■ Collected data:
━━━━━━━━━━
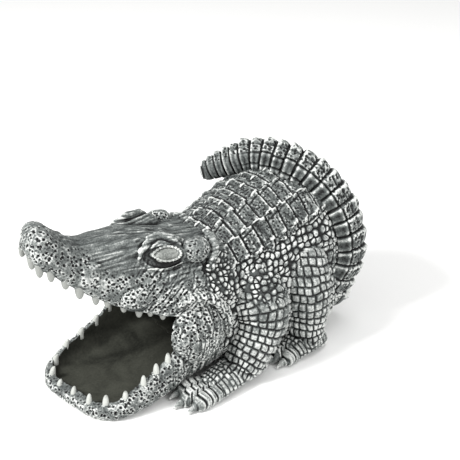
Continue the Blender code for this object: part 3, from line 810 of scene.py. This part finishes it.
def leg_form(rows):
    line = smooth_line(rows, 60)
    way = unit(np.gradient(line[:, :3], axis=0))
    rings = line[:, None, :3] + line[:, None, 3:] * spokes(*sides_of(way, (0.0, 1.0, 0.0)), circle(48))
    rings[..., 2] = np.maximum(rings[..., 2], 0.4)
    return tube(rings)


def foot_form(rows):
    line = smooth_line(rows, 50)
    a = circle(48)
    x = line[:, None, 0] + line[:, None, 3] * np.cos(a)
    z = np.maximum(line[:, None, 2] + 1.1 * line[:, None, 2] * np.sin(a), 0.0)
    y = np.broadcast_to(line[:, None, 1], x.shape)
    return tube(np.stack([x, y, z], axis=-1))


def toe_way(start, end):
    """A toe's start and end on the ground, its direction, the one across it, and its length."""
    start = np.array(start, float)
    end = np.array(end, float)
    step = end - start
    length = np.linalg.norm(step)
    step /= length
    return start, end, step, np.array([step[1], -step[0]]), length


def toe_ring(centre, cross, wide, low, tall, angles):
    """One ring of a toe or claw: its half width, where it stands and its half height."""
    x, y = (centre[k] + cross[k] * wide * np.cos(angles) for k in (0, 1))
    return np.stack([x, y, np.maximum(low + tall * (1 + np.sin(angles)), 0.0)], axis=-1)


def toe_form(start, end):
    start, end, step, cross, length = toe_way(start, end)
    knuckles = [(1.0, 1.1), (0.95, 1.1), (1.02, 1.15), (0.85, 0.9), (0.55, 0.55)]
    shares = np.linspace(0, 1, 30)
    rings = []
    for share, (wide, tall) in zip(shares, through([0, 0.4, 0.7, 0.9, 1.0], knuckles, shares)):
        centre = start + step * length * share
        rings.append(toe_ring(centre, cross, TOE_RADIUS * wide, 0.0, TOE_RADIUS * tall, circle(24, 0.5)))
    return tube(rings)


def claw_form(start, end):
    end, step, cross = toe_way(start, end)[1:4]
    rings = []
    for share in np.linspace(0, 1, 16):
        centre = end + step * (-3.0 + (CLAW_LENGTH + 3.0) * share)
        wide = CLAW_RADIUS * (1.15 - 0.85 * share ** 1.6)
        tall = CLAW_RADIUS * (1.35 - 0.95 * share ** 1.4)
        lift = 1.0 + 2.0 * (1 - share) * share * 2
        rings.append(toe_ring(centre, cross, wide, lift, tall, circle(16)))
    return tube(rings)


def leg_places(p, line):
    """Place along a leg's middle line, angle round it, and distance as a share of its radius."""
    dense = smooth_line(line, 160)
    best = np.full(len(p), 1e9)
    index = np.zeros(len(p), int)
    for k, (x, y, z, r) in enumerate(dense):
        away = np.linalg.norm(p - (x, y, z), axis=1) / r
        closer = away < best
        best = np.where(closer, away, best)
        index = np.where(closer, k, index)
    way = unit(np.gradient(dense[:, :3], axis=0))[index]
    across, up = sides_of(way, (0.0, 1.0, 0.0))
    off = p - dense[index, :3]
    s = run_length(dense[:, :3])[index] + (off * way).sum(axis=1)
    angle = np.arctan2((off * up).sum(axis=1), (off * across).sum(axis=1))
    return s, angle, best


def square_scales(s, round_mm, size, seed, joint=1.9, rise=2.6):
    """Rows of squarish, slightly domed scales with open joints between them."""
    places = np.stack([s, round_mm], axis=1)
    s = s + 0.26 * size * blur(places / (size * 1.6), seed)
    round_mm = round_mm + 0.26 * size * blur(places / (size * 1.6), seed + 9)
    row = np.floor(s / size)
    place = round_mm / size + 0.45 * chance(np.stack([row, row * 0], axis=1), seed + 1)
    column = np.floor(place)
    lot = np.stack([row, column], axis=1)
    a = np.abs(s / size - row - 0.5)
    b = np.abs(place - column - 0.5)
    edge = np.clip(0.5 - (a ** 4 + b ** 4) ** 0.25, 0, 1) * size
    dome = 0.4 * ease(0.0, joint, edge) + 0.6 * (1 - (1 - 2 * edge / size) ** 2)
    return rise * (dome - 0.6) + 1.1 * (chance(lot, seed + 3) - 0.5)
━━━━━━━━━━
■ Aim of the task: Repeat the material above in full, keeping every word.

■ Worked answer:
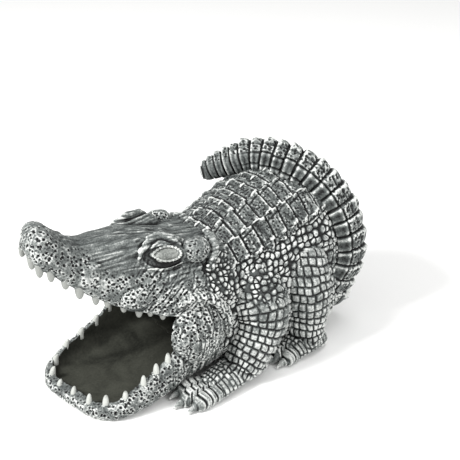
Continue the Blender code for this object: part 3, from line 810 of scene.py. This part finishes it.
def leg_form(rows):
    line = smooth_line(rows, 60)
    way = unit(np.gradient(line[:, :3], axis=0))
    rings = line[:, None, :3] + line[:, None, 3:] * spokes(*sides_of(way, (0.0, 1.0, 0.0)), circle(48))
    rings[..., 2] = np.maximum(rings[..., 2], 0.4)
    return tube(rings)


def foot_form(rows):
    line = smooth_line(rows, 50)
    a = circle(48)
    x = line[:, None, 0] + line[:, None, 3] * np.cos(a)
    z = np.maximum(line[:, None, 2] + 1.1 * line[:, None, 2] * np.sin(a), 0.0)
    y = np.broadcast_to(line[:, None, 1], x.shape)
    return tube(np.stack([x, y, z], axis=-1))


def toe_way(start, end):
    """A toe's start and end on the ground, its direction, the one across it, and its length."""
    start = np.array(start, float)
    end = np.array(end, float)
    step = end - start
    length = np.linalg.norm(step)
    step /= length
    return start, end, step, np.array([step[1], -step[0]]), length


def toe_ring(centre, cross, wide, low, tall, angles):
    """One ring of a toe or claw: its half width, where it stands and its half height."""
    x, y = (centre[k] + cross[k] * wide * np.cos(angles) for k in (0, 1))
    return np.stack([x, y, np.maximum(low + tall * (1 + np.sin(angles)), 0.0)], axis=-1)


def toe_form(start, end):
    start, end, step, cross, length = toe_way(start, end)
    knuckles = [(1.0, 1.1), (0.95, 1.1), (1.02, 1.15), (0.85, 0.9), (0.55, 0.55)]
    shares = np.linspace(0, 1, 30)
    rings = []
    for share, (wide, tall) in zip(shares, through([0, 0.4, 0.7, 0.9, 1.0], knuckles, shares)):
        centre = start + step * length * share
        rings.append(toe_ring(centre, cross, TOE_RADIUS * wide, 0.0, TOE_RADIUS * tall, circle(24, 0.5)))
    return tube(rings)


def claw_form(start, end):
    end, step, cross = toe_way(start, end)[1:4]
    rings = []
    for share in np.linspace(0, 1, 16):
        centre = end + step * (-3.0 + (CLAW_LENGTH + 3.0) * share)
        wide = CLAW_RADIUS * (1.15 - 0.85 * share ** 1.6)
        tall = CLAW_RADIUS * (1.35 - 0.95 * share ** 1.4)
        lift = 1.0 + 2.0 * (1 - share) * share * 2
        rings.append(toe_ring(centre, cross, wide, lift, tall, circle(16)))
    return tube(rings)


def leg_places(p, line):
    """Place along a leg's middle line, angle round it, and distance as a share of its radius."""
    dense = smooth_line(line, 160)
    best = np.full(len(p), 1e9)
    index = np.zeros(len(p), int)
    for k, (x, y, z, r) in enumerate(dense):
        away = np.linalg.norm(p - (x, y, z), axis=1) / r
        closer = away < best
        best = np.where(closer, away, best)
        index = np.where(closer, k, index)
    way = unit(np.gradient(dense[:, :3], axis=0))[index]
    across, up = sides_of(way, (0.0, 1.0, 0.0))
    off = p - dense[index, :3]
    s = run_length(dense[:, :3])[index] + (off * way).sum(axis=1)
    angle = np.arctan2((off * up).sum(axis=1), (off * across).sum(axis=1))
    return s, angle, best


def square_scales(s, round_mm, size, seed, joint=1.9, rise=2.6):
    """Rows of squarish, slightly domed scales with open joints between them."""
    places = np.stack([s, round_mm], axis=1)
    s = s + 0.26 * size * blur(places / (size * 1.6), seed)
    round_mm = round_mm + 0.26 * size * blur(places / (size * 1.6), seed + 9)
    row = np.floor(s / size)
    place = round_mm / size + 0.45 * chance(np.stack([row, row * 0], axis=1), seed + 1)
    column = np.floor(place)
    lot = np.stack([row, column], axis=1)
    a = np.abs(s / size - row - 0.5)
    b = np.abs(place - column - 0.5)
    edge = np.clip(0.5 - (a ** 4 + b ** 4) ** 0.25, 0, 1) * size
    dome = 0.4 * ease(0.0, joint, edge) + 0.6 * (1 - (1 - 2 * edge / size) ** 2)
    return rise * (dome - 0.6) + 1.1 * (chance(lot, seed + 3) - 0.5)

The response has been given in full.